(begin)
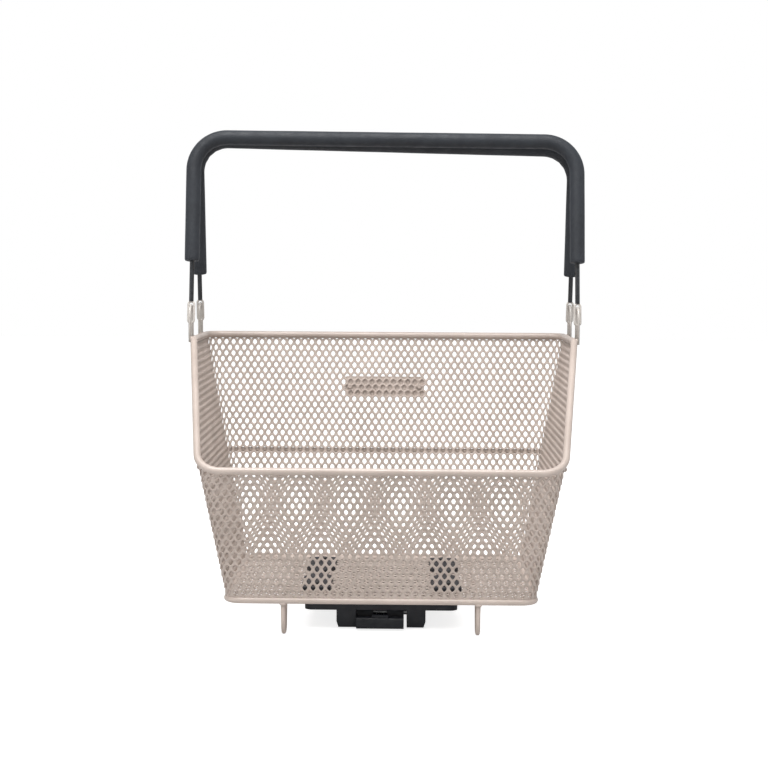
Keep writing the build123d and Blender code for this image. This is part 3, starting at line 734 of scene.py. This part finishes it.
ground_half = 6.0
sky_light = 0.52  # the sky seen by the object; the camera sees it pure white
paper_glow = 0.8  # keeps the floor that the camera sees white up to the horizon
ground_mesh = bmesh.new()
bmesh.ops.create_grid(ground_mesh, x_segments=1, y_segments=1, size=ground_half)
ground_data = bpy.data.meshes.new("studio_floor")
ground_mesh.to_mesh(ground_data)
ground_mesh.free()
ground = bpy.data.objects.new("studio_floor", ground_data)
bpy.context.collection.objects.link(ground)
paper, paper_tree, paper_shader, paper_coords = new_finish("pale_studio_paper", 0.8, 0.2)
paper_tree.links.new(
    tone(paper_tree, grain(paper_tree, paper_coords, 0.4), (0.62, 0.62, 0.62), (0.65, 0.65, 0.65)),
    paper_shader.inputs["Base Color"],
)
paper_shader.inputs["Emission Color"].default_value = (1, 1, 1, 1)
seen = paper_tree.nodes.new("ShaderNodeLightPath").outputs["Is Camera Ray"]
paper_tree.links.new(
    level(paper_tree, seen, 0, paper_glow, 0, 1), paper_shader.inputs["Emission Strength"]
)
ground_data.materials.append(paper)

world = bpy.data.worlds.new("white_studio")
world.use_nodes = True
sky_tree = world.node_tree
sky = sky_tree.nodes["Background"]
sky.inputs["Color"].default_value = (1, 1, 1, 1)
seen = sky_tree.nodes.new("ShaderNodeLightPath").outputs["Is Camera Ray"]
sky_tree.links.new(level(sky_tree, seen, sky_light, 1, 0, 1), sky.inputs["Strength"])
bpy.context.scene.world = world
bpy.context.scene.view_settings.view_transform = "Standard"


def soft_lamp(name, place, width, power):
    """A square lamp that faces the middle of the object."""
    lamp = bpy.data.lights.new(name, "AREA")
    lamp.size = width
    lamp.energy = power
    holder = bpy.data.objects.new(name, lamp)
    holder.location = place
    middle = (cad_low + cad_high) / 2
    holder.rotation_euler = (middle - Vector(place)).to_track_quat("-Z", "Y").to_euler()
    bpy.context.collection.objects.link(holder)


soft_lamp("overhead_lamp", (-0.15, -0.6, 1.8), 1.1, 36)
soft_lamp("left_lamp", (-1.6, -1.2, 1.0), 1.0, 6)
soft_lamp("right_lamp", (1.7, -0.8, 0.8), 1.0, 4)

camera_place = Vector((0.0193, -1.7176, 0.3799))
camera_turn, camera_dip, camera_roll = (math.radians(a) for a in (0.62, 4.41, 0.36))
camera = bpy.data.cameras.new("front_view")
camera.lens = 75.3
camera_holder = bpy.data.objects.new("front_view", camera)
camera_holder.matrix_world = (
    Matrix.Translation(camera_place)
    @ Matrix.Rotation(camera_turn, 4, "Z")
    @ Matrix.Rotation(math.pi / 2 - camera_dip, 4, "X")
    @ Matrix.Rotation(camera_roll, 4, "Z")
)
bpy.context.collection.objects.link(camera_holder)
bpy.context.scene.camera = camera_holder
(end)
§ **Given request**: Beginning at the top of the data, extract each line through the line containing "ground_data.materials.append(paper)" and return those lines exactly, with nothing added.

§ **Worked answer**:
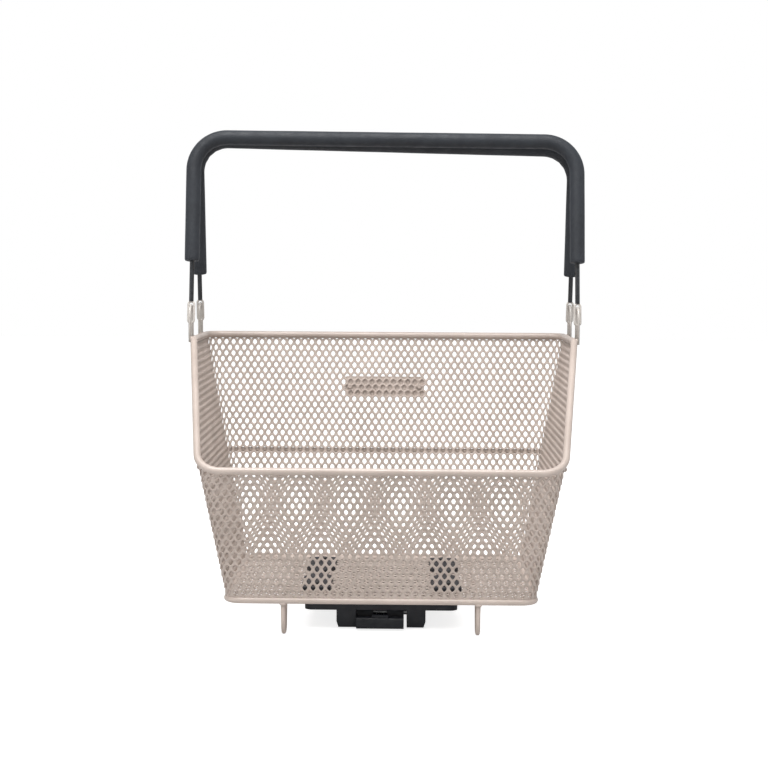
Keep writing the build123d and Blender code for this image. This is part 3, starting at line 734 of scene.py. This part finishes it.
ground_half = 6.0
sky_light = 0.52  # the sky seen by the object; the camera sees it pure white
paper_glow = 0.8  # keeps the floor that the camera sees white up to the horizon
ground_mesh = bmesh.new()
bmesh.ops.create_grid(ground_mesh, x_segments=1, y_segments=1, size=ground_half)
ground_data = bpy.data.meshes.new("studio_floor")
ground_mesh.to_mesh(ground_data)
ground_mesh.free()
ground = bpy.data.objects.new("studio_floor", ground_data)
bpy.context.collection.objects.link(ground)
paper, paper_tree, paper_shader, paper_coords = new_finish("pale_studio_paper", 0.8, 0.2)
paper_tree.links.new(
    tone(paper_tree, grain(paper_tree, paper_coords, 0.4), (0.62, 0.62, 0.62), (0.65, 0.65, 0.65)),
    paper_shader.inputs["Base Color"],
)
paper_shader.inputs["Emission Color"].default_value = (1, 1, 1, 1)
seen = paper_tree.nodes.new("ShaderNodeLightPath").outputs["Is Camera Ray"]
paper_tree.links.new(
    level(paper_tree, seen, 0, paper_glow, 0, 1), paper_shader.inputs["Emission Strength"]
)
ground_data.materials.append(paper)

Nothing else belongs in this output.